_STATED GOAL:_ Find the line containing "points = [vertex.co" and copy it exactly, along with every line after it up to and including the line containing "SIDE_DRAW = 0.005". Copy nothing else.

_LISTED ENTRIES:_
▬▬▬▬▬▬

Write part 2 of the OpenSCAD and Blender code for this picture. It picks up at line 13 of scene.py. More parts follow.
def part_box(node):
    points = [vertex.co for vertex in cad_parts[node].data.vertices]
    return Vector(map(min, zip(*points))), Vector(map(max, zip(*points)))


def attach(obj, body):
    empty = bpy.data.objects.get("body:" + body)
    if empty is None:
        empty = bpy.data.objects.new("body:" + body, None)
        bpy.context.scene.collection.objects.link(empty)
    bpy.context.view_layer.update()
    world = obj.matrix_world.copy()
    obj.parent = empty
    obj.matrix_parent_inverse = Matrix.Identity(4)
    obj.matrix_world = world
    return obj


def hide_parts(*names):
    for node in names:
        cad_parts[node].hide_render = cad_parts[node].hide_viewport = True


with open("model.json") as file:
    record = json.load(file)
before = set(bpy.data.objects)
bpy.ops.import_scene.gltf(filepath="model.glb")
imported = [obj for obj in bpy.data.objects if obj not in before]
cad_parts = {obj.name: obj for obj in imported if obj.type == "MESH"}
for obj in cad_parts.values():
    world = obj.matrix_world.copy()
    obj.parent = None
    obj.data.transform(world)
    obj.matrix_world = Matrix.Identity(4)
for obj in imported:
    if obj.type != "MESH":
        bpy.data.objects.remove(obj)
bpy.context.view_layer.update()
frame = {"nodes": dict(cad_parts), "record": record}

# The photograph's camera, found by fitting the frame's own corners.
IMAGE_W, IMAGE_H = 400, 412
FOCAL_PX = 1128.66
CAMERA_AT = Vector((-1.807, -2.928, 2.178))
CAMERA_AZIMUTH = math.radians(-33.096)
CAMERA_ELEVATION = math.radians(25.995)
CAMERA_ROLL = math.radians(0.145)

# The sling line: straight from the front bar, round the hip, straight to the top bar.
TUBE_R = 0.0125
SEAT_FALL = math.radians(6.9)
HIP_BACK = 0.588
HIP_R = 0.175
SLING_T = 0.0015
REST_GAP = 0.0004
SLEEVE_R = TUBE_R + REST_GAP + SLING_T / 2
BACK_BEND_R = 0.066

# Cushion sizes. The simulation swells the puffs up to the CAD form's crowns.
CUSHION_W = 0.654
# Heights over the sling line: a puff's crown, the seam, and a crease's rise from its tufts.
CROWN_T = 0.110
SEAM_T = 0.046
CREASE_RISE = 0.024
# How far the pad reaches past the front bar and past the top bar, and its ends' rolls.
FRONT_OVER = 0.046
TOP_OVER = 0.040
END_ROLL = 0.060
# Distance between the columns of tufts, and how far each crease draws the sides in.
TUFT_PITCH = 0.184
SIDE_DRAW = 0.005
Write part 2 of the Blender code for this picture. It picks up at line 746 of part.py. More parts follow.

▬▬▬▬▬▬

_THE ANSWER:_
    points = [vertex.co for vertex in cad_parts[node].data.vertices]
    return Vector(map(min, zip(*points))), Vector(map(max, zip(*points)))


def attach(obj, body):
    empty = bpy.data.objects.get("body:" + body)
    if empty is None:
        empty = bpy.data.objects.new("body:" + body, None)
        bpy.context.scene.collection.objects.link(empty)
    bpy.context.view_layer.update()
    world = obj.matrix_world.copy()
    obj.parent = empty
    obj.matrix_parent_inverse = Matrix.Identity(4)
    obj.matrix_world = world
    return obj


def hide_parts(*names):
    for node in names:
        cad_parts[node].hide_render = cad_parts[node].hide_viewport = True


with open("model.json") as file:
    record = json.load(file)
before = set(bpy.data.objects)
bpy.ops.import_scene.gltf(filepath="model.glb")
imported = [obj for obj in bpy.data.objects if obj not in before]
cad_parts = {obj.name: obj for obj in imported if obj.type == "MESH"}
for obj in cad_parts.values():
    world = obj.matrix_world.copy()
    obj.parent = None
    obj.data.transform(world)
    obj.matrix_world = Matrix.Identity(4)
for obj in imported:
    if obj.type != "MESH":
        bpy.data.objects.remove(obj)
bpy.context.view_layer.update()
frame = {"nodes": dict(cad_parts), "record": record}

# The photograph's camera, found by fitting the frame's own corners.
IMAGE_W, IMAGE_H = 400, 412
FOCAL_PX = 1128.66
CAMERA_AT = Vector((-1.807, -2.928, 2.178))
CAMERA_AZIMUTH = math.radians(-33.096)
CAMERA_ELEVATION = math.radians(25.995)
CAMERA_ROLL = math.radians(0.145)

# The sling line: straight from the front bar, round the hip, straight to the top bar.
TUBE_R = 0.0125
SEAT_FALL = math.radians(6.9)
HIP_BACK = 0.588
HIP_R = 0.175
SLING_T = 0.0015
REST_GAP = 0.0004
SLEEVE_R = TUBE_R + REST_GAP + SLING_T / 2
BACK_BEND_R = 0.066

# Cushion sizes. The simulation swells the puffs up to the CAD form's crowns.
CUSHION_W = 0.654
# Heights over the sling line: a puff's crown, the seam, and a crease's rise from its tufts.
CROWN_T = 0.110
SEAM_T = 0.046
CREASE_RISE = 0.024
# How far the pad reaches past the front bar and past the top bar, and its ends' rolls.
FRONT_OVER = 0.046
TOP_OVER = 0.040
END_ROLL = 0.060
# Distance between the columns of tufts, and how far each crease draws the sides in.
TUFT_PITCH = 0.184
SIDE_DRAW = 0.005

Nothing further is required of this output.